The Shreveport leaders who want to trade Camara’s home for a highway are embracing a Dwight Eisenhower-era belief in the almighty good of the Interstate Highway System. The sentiment lingers even decades after the underbelly of urban highways became clear: pollution, noise, racism, displacement and congestion. For critics, Eisenhower’s highways were a stake driven through the heart of healthy cities.
Now many of these urban highways are crumbling, and a groundswell has emerged in cities nationwide to tear them down. There are 30 local, citizen-led campaigns to convince officials to remove highways, according to Ben Crowther, who leads the “highways to boulevards” program at the Congress for New Urbanism, a think tank devoted to walkable urban environments. A Senate bill introduced last year called for $10 billion to be spent on urban highway removals. Even Detroit, perhaps the most car-dominated US city, is considering removing a stretch of highway.
“Now more than ever, in the age of Covid, people are rethinking how streets and the infrastructure around them serves the people who live in cities,” Crowther told CNN Business.
Activists see highway removal projects as playing a role in racial justice, and making some sort of amends for families displaced decades ago, like Camara’s.
(Excerpt) Read more at channel3000.com ...
PING!
Just another way to weaken the United States, fund leftists, and discriminate against rural Americans.
"But we are going to spend tens of billions of dollars to renovate them in the new bill in congress."
"Highways are all racist! Spend the money on local social programs for people of color."
Don't you just love it?
Our drivers Hate going through Shreveport - that is usually the last load taken. Even the guys from the South say the place is too damn dangerous.
Pretty easy decision.
Everything is racist, from Wonderbread to my very existance as a White man.

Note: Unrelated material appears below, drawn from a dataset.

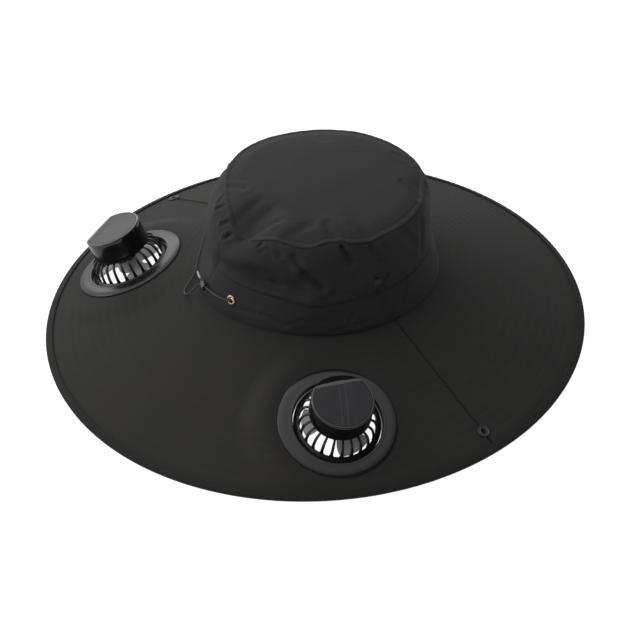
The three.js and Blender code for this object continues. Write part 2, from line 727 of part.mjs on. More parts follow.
// The domed guard: a sloping shelf in the collar, ribs with open slots between them, and the drum's seat. Its
// section is a quarter round, divided at these angles from the shelf up
const DOME_TURNS = [0, 38, 84];
function fanGrille() {
  const columns = 2 * RIB_COUNT;
  const pitch = (2 * Math.PI) / RIB_COUNT;
  const rise = GRILLE_HEIGHT - GRILLE_FOOT;
  const reach = GRILLE_SHELF - DRUM_RADIUS;
  const stations = [
    [RIM_RADIUS, GRILLE_FOOT - GRILLE_RIM],
    ...DOME_TURNS.map((degrees) => {
      const turn = radians(degrees);
      return [DRUM_RADIUS + reach * Math.cos(turn), GRILLE_FOOT + rise * Math.sin(turn)];
    }),
    [GRILLE_SEAT, GRILLE_HEIGHT],
  ];
  const normals = stations.map((station, j) => {
    const before = stations[Math.max(j - 1, 0)];
    const after = stations[Math.min(j + 1, stations.length - 1)];
    const [dr, dz] = [after[0] - before[0], after[1] - before[1]];
    const length = Math.hypot(dr, dz);
    return [dz / length, -dr / length];
  });
  return gridWall({
    columns,
    rows: stations.length - 1,
    around: true,
    filled: (i, j) => i % 2 === 0 || j === 0 || j === stations.length - 2,
    point: (i, j, skin) => {
      const half = (pitch * RIB_SHARE) / 2;
      const turn = Math.floor(i / 2) * pitch + (i % 2 === 0 ? -half : half);
      const radius = stations[j][0] - skin * GRILLE_WALL * normals[j][0];
      const height = stations[j][1] - skin * GRILLE_WALL * normals[j][1];
      return new THREE.Vector3(radius * Math.cos(turn), radius * Math.sin(turn), height);
    },
  });
}

// A half-space block beyond the drum's facet, for cutting
function facetBlock(fan, inset) {
  const size = 4 * DRUM_RADIUS;
  const block = new THREE.BoxGeometry(size, size, size).translate(0, 0, size / 2);
  block.rotateY(radians(FACET_TILT));
  block.translate(FACET_OFFSET - inset, 0, DRUM_TOP);
  return block.rotateZ(radians(fan.facet));
}

// The solar cell's outline: a disc cut straight along the facet's edge
function cellShape(fan, radius, inset) {
  const straight = FACET_OFFSET - inset;
  const half = Math.acos(straight / radius);
  const shape = new THREE.Shape();
  for (let k = 0; k <= CELL_STEPS; k += 1) {
    const turn = half + ((2 * Math.PI - 2 * half) * k) / CELL_STEPS + radians(fan.facet);
    if (k === 0) shape.moveTo(radius * Math.cos(turn), radius * Math.sin(turn));
    else shape.lineTo(radius * Math.cos(turn), radius * Math.sin(turn));
  }
  return shape;
}

// The drum over the motor, with a facet cut across one side, a bed for the cell and a shaft bore
function fanDrum(fan) {
  const bottom = DRUM_SEAT - MOTOR_DROP;
  let solid = solidOf(
    turned([
      [0, bottom],
      [MOTOR_RADIUS, bottom],
      [MOTOR_RADIUS, DRUM_SEAT],
      [DRUM_RADIUS, DRUM_SEAT],
      [DRUM_RADIUS, DRUM_TOP - DRUM_EDGE],
      [DRUM_RADIUS - DRUM_EDGE, DRUM_TOP],
      [0, DRUM_TOP],
    ]),
  );
  solid = solid.subtract(solidOf(facetBlock(fan, 0)));
  const depth = CELL_THICKNESS + GAP;
  const bed = new THREE.ExtrudeGeometry(
    cellShape(fan, DRUM_RADIUS - CELL_MARGIN + GAP, CELL_MARGIN - GAP),
    { depth: 2 * depth, bevelEnabled: false },
  ).translate(0, 0, DRUM_TOP - depth);
  const [width, from, to] = [SHAFT_RADIUS + GAP, bottom - GAP, bottom + SHAFT_REACH + GAP];
  const bore = turned([[0, from], [width, from], [width, to], [0, to]], SMALL_SIDES);
  solid = solid.subtract(solidOf(bed)).subtract(solidOf(bore));
  return geometryOf(solid);
}

function fanCell(fan) {
  const shape = cellShape(fan, DRUM_RADIUS - CELL_MARGIN, CELL_MARGIN);
  const cell = new THREE.ExtrudeGeometry(shape, { depth: CELL_THICKNESS, bevelEnabled: false });
  return closed(cell.translate(0, 0, DRUM_TOP - CELL_THICKNESS));
}

// One blade: a thin sheet that is pitched steeply at the hub and lies flatter at its tip
function blade(start) {
  return gridWall({
    columns: BLADE_COLUMNS,
    rows: BLADE_ROWS,
    around: false,
    point: (i, j, skin) => {
      const [across, share] = [i / BLADE_COLUMNS - 0.5, j / BLADE_ROWS];
      const radius = mix(ROTOR_HUB - BLADE_WALL, ROTOR_RADIUS, share);
      const turn = radians(start + BLADE_SPAN * across);
      const middle = mix(BLADE_PITCH.root, BLADE_PITCH.tip, share) * across;
      const height = middle + (skin === 0 ? BLADE_WALL / 2 : -BLADE_WALL / 2);
      return new THREE.Vector3(radius * Math.cos(turn), radius * Math.sin(turn), height);
    },
  });
}

// The rotor: a hub with its blades, on a shaft that turns in the drum's bore
function fanRotor(fan) {
  const seat = DRUM_SEAT - MOTOR_DROP;
  const top = seat - ROTOR_CLEAR;
  const bottom = top - ROTOR_HEIGHT;
  let solid = solidOf(
    turned(
      [
        [0, bottom],
        [ROTOR_HUB - DRUM_EDGE, bottom],
        [ROTOR_HUB, bottom + DRUM_EDGE],
        [ROTOR_HUB, top],
        [SHAFT_RADIUS, top],
        [SHAFT_RADIUS, seat + SHAFT_REACH],
        [0, seat + SHAFT_REACH],
      ],
      SMALL_SIDES,
    ),
  );
  for (let k = 0; k < BLADE_COUNT; k += 1) {
    const sheet = blade(fan.blade + (360 * k) / BLADE_COUNT);
    sheet.translate(0, 0, (top + bottom) / 2 - BLADE_DROP);
    solid = solid.add(solidOf(sheet));
  }
  return geometryOf(solid);
}

// The ring under the brim that holds the flange to the cloth
function fanClamp() {
  const top = -BRIM_CLOTH - GAP;
  return turned([
    [COLLAR_RADIUS + GAP, top - CLAMP_WALL],
    [CLAMP_RADIUS, top - CLAMP_WALL],
    [CLAMP_RADIUS, top],
    [COLLAR_RADIUS + GAP, top],
  ]);
}

// Materials, from the photo's colours
function finish(color, roughness, metalness = 0) {
  return new THREE.MeshStandardMaterial({ color, roughness, metalness });
}
const crownCloth = finish(0x383736, 0.85);
const brimCloth = finish(0x33312f, 0.85);
const tapeCloth = finish(0x24221f, 0.8);
const cordCloth = finish(0x3a3835, 0.7);
const blackPlastic = finish(0x1b1b1c, 0.25);
const satinPlastic = finish(0x303133, 0.4);
const greyPlastic = finish(0x6e6e6a, 0.45);
const cellGlass = finish(0x202226, 0.12);
const brass = finish(0xc8b48c, 0.3, 1);
const darkMetal = finish(0x2b2a29, 0.35, 0.6);

function piece(name, geometry, material, matrix = new THREE.Matrix4()) {
  const mesh = new THREE.Mesh(geometry, material);
  mesh.name = name;
  mesh.applyMatrix4(matrix);
  return mesh;
}

function crown() {
  const group = new THREE.Group();
  group.add(piece("crown_top", crownTop(), crownCloth));
  group.add(piece("crown_side", crownSide(), crownCloth));
  group.add(piece("crown_band", crownBand(), crownCloth));
  for (const [side, angle] of Object.entries(EYELET_ANGLES)) {
    group.add(piece(`eyelet_${side}`, eyelet(), brass, eyeletMatrix(angle)));
    group.add(piece(`drawcord_${side}`, drawcord(side), cordCloth));
  }
  group.add(piece("cord_bead", bead(), blackPlastic, beadMatrix()));
  const studUp = (BAND_HEIGHT + CROWN_STUD_UP) / CROWN_HEIGHT;
  for (const [side, angle] of Object.entries(CROWN_STUD_ANGLES)) {
    const matrix = wallMatrix(angle, studUp, blouse(angle, studUp));
    group.add(piece(`crown_stud_${side}`, crownStud(), darkMetal, matrix));
  }
  return group;
}

function brim() {
  const group = new THREE.Group();
  group.add(piece("brim_front", brimHalf(-180, FANS), brimCloth));
  group.add(piece("brim_back", brimHalf(0, []), brimCloth));
  group.add(piece("brim_binding", brimBinding(), tapeCloth));
  for (const [side, angle] of Object.entries(STUD_ANGLES)) {
    const point = brimPoint(angle, brimRadius(angle) - STUD_INSET, 0);
    const spin = new THREE.Matrix4().makeRotationZ(radians(angle));
    const tilt = new THREE.Matrix4().makeRotationY(BRIM_SLOPE);
    const matrix = spin.multiply(tilt).setPosition(point);
    group.add(piece(`brim_stud_${side}`, brimStud(), darkMetal, matrix));
  }
  return group;
}

function solarFan(fan) {
  const group = new THREE.Group();
  const name = (part) => `fan_${fan.side}_${part}`;
  group.add(piece(name("flange"), fanFlange(), satinPlastic));
  group.add(piece(name("grille"), fanGrille(), blackPlastic));
  group.add(piece(name("drum"), fanDrum(fan), blackPlastic));
  group.add(piece(name("solar_cell"), fanCell(fan), cellGlass));
  group.add(piece(name("rotor"), fanRotor(fan), greyPlastic));
  group.add(piece(name("clamp_ring"), fanClamp(), blackPlastic));
  group.applyMatrix4(fanMatrix(fan));
  return group;
}

const hat = new THREE.Group();
hat.add(crown(), brim(), ...FANS.map(solarFan));

export default hat;
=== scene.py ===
# %% [markdown]
# # A sun hat with two solar fans
# This lesson dresses a imported CAD model of a wide cloth hat. The CAD solids say where every piece is and how
# large it is. Here each piece gets the surface that the eye meets: creased cloth, rows of stitches, tape,
# moulded plastic, brass and cord. The model comes in as a fixed frame.

# %% The frame
import math

import bmesh
import bpy
import numpy as np
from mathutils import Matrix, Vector


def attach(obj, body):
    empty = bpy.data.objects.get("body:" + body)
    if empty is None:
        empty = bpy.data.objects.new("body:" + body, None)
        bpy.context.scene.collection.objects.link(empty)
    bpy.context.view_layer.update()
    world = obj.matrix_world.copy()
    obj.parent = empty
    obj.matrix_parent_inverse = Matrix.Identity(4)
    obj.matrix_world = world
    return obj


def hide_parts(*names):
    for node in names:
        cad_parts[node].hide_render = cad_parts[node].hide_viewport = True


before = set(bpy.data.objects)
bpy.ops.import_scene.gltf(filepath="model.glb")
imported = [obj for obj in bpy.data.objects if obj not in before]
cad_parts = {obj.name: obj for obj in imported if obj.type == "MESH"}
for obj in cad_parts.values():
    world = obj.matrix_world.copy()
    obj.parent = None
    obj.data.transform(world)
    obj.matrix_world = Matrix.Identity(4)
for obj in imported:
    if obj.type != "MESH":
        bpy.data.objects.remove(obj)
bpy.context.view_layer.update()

# %% [markdown]
# ## Sizes
# A milliner works from a few sizes: the head, the crown's height, the brim's width. All sizes here are in
# millimetres and are turned to metres only when a mesh is written. A value called a share is a part of the
# size that it is named with. The fans have sizes of their own, counted from the middle of their opening.

# %% Sizes of the hat and of its fans
MM = 0.001
GAP = 0.3
BRIM_LONG, BRIM_SHORT, BRIM_LONG_ANGLE = 455.0, 435.0, 105.0
BRIM_CLOTH, BRIM_RISE = 2.0, 51.5
TAPE, TAPE_WIDTH, TAPE_FLAT = 0.9, 5.5, 0.6
CROWN_RADIUS, CROWN_HEIGHT, CROWN_CLOTH, CROWN_DOME = 96.5, 77.0, 1.5, 5.0
CROWN_LEAN_X, CROWN_LEAN_Y = 3.7, 3.0
BAND_HEIGHT = 29.0
BLOUSE, BLOUSE_REACH = 1.2, 0.2
CORD_DIAMETER, BEAD_RADIUS, BEAD_BORE, BEAD_LENGTH = 1.2, 2.9, 2.05, 7.0
EYELET_RADIUS, EYELET_BORE, EYELET_METAL, EYELET_HEIGHT = 4.1, 2.2, 0.5, 14.2
STUD_RADIUS, STUD_HOLE, STUD_HEIGHT, STUD_INSET = 5.0, 1.9, 1.8, 16.0
CAP_RADIUS, CAP_HEIGHT, CAP_UP = 3.6, 1.4, 11.0
FAN_RADIUS = (BRIM_SHORT / 2 - CROWN_RADIUS) * 0.376
FAN_OPENING = FAN_RADIUS * 0.745
COLLAR_WALL, COLLAR_DEPTH = 1.6, FAN_RADIUS * 0.132
COLLAR_RADIUS = FAN_OPENING + COLLAR_WALL
FLANGE_EDGE, FLANGE_LIP = 1.4, 3.2
GRILLE_HEIGHT, GRILLE_WALL = FAN_RADIUS * 0.37, 1.6
GRILLE_SHELF, GRILLE_SEAT = FAN_RADIUS * 0.66, FAN_RADIUS * 0.418
RIM_RADIUS = FAN_OPENING - 0.53
RIB_COUNT, RIB_SHARE = 24, 0.3
DRUM_RADIUS, DRUM_EDGE = FAN_RADIUS * 0.519, 1.2
DRUM_SEAT = GRILLE_HEIGHT + GAP
DRUM_TOP = DRUM_SEAT + FAN_RADIUS * 0.422
FACET_OFFSET, FACET_TILT = FAN_RADIUS * 0.325, 27.0
CELL_MARGIN, CELL_THICKNESS = 2.0, 0.8
MOTOR_RADIUS, MOTOR_DROP = FAN_RADIUS * 0.242, 8.0
SHAFT_RADIUS, SHAFT_REACH = 1.5, 6.0
ROTOR_RADIUS, ROTOR_HUB, ROTOR_HEIGHT = FAN_RADIUS * 0.6, FAN_RADIUS * 0.231, FAN_RADIUS * 0.242
BLADE_COUNT, BLADE_SPAN, BLADE_WALL = 3, 62.0, 1.2
CLAMP_WALL, CLAMP_RADIUS = 1.6, FAN_RADIUS * 0.934
FANS = [
    dict(side="right", angle=-33.5, out=0.5507, roll=-4.2, facet=190.0, blade=25.0),
    dict(side="left", angle=-141.4, out=0.512, roll=0.0, facet=342.0, blade=124.0),
]
print("fan radius", round(FAN_RADIUS, 2), "drum top", round(DRUM_TOP, 2))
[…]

Got it? Highways are racist. Why do they call it “blacktop?”
Its obvious, isn’t it? to oppress people of color
I-375 from I-75 to Jefferson Avenue in Detroit doesn’t serve any real good purpose. It would open up a lot of real estate. They could put Hastings Street back in and open some jazz and blues venues - maybe a hotel or two.
When the Mass Pike,I 90,was completed it went through affluent towns.....some people wat to make a racial issue about everything.....I am so sick of it.
..
“Now more than ever, in the age of Covid, people are rethinking how streets and the infrastructure around them serves the people who live in cities,”
6 lanes out in every direction and only 2 lanes in.
I thought that the 2020 riots and COVID had put a stake in the heart of the new urbanism. Detroit could get by with a dirt road just so long as I-275 and I-696 survive.
No kidding, enough is enough.
How ‘bout let the locals decide?
Yeah. They bulldozed plenty of white neighborhoods too. More than Blacks.
Yeah let’s see them tearing down Martin Luther King boulevard in some of these hellholes.
I think we’ve seen peak traffic. Telecommuting, virtual shopping, robotaxis, fine grained mass transit, etc. will cause reduced traffic in many, many ways.
More grift for the NGOs.
"White homes" were bulldozed in the 1960s for the Long Island Expressway and Cross-Bronx Expressway and many other roads. What utter bullshit.
I wonder what happened to Camera’s brothers, Microwave and Clock?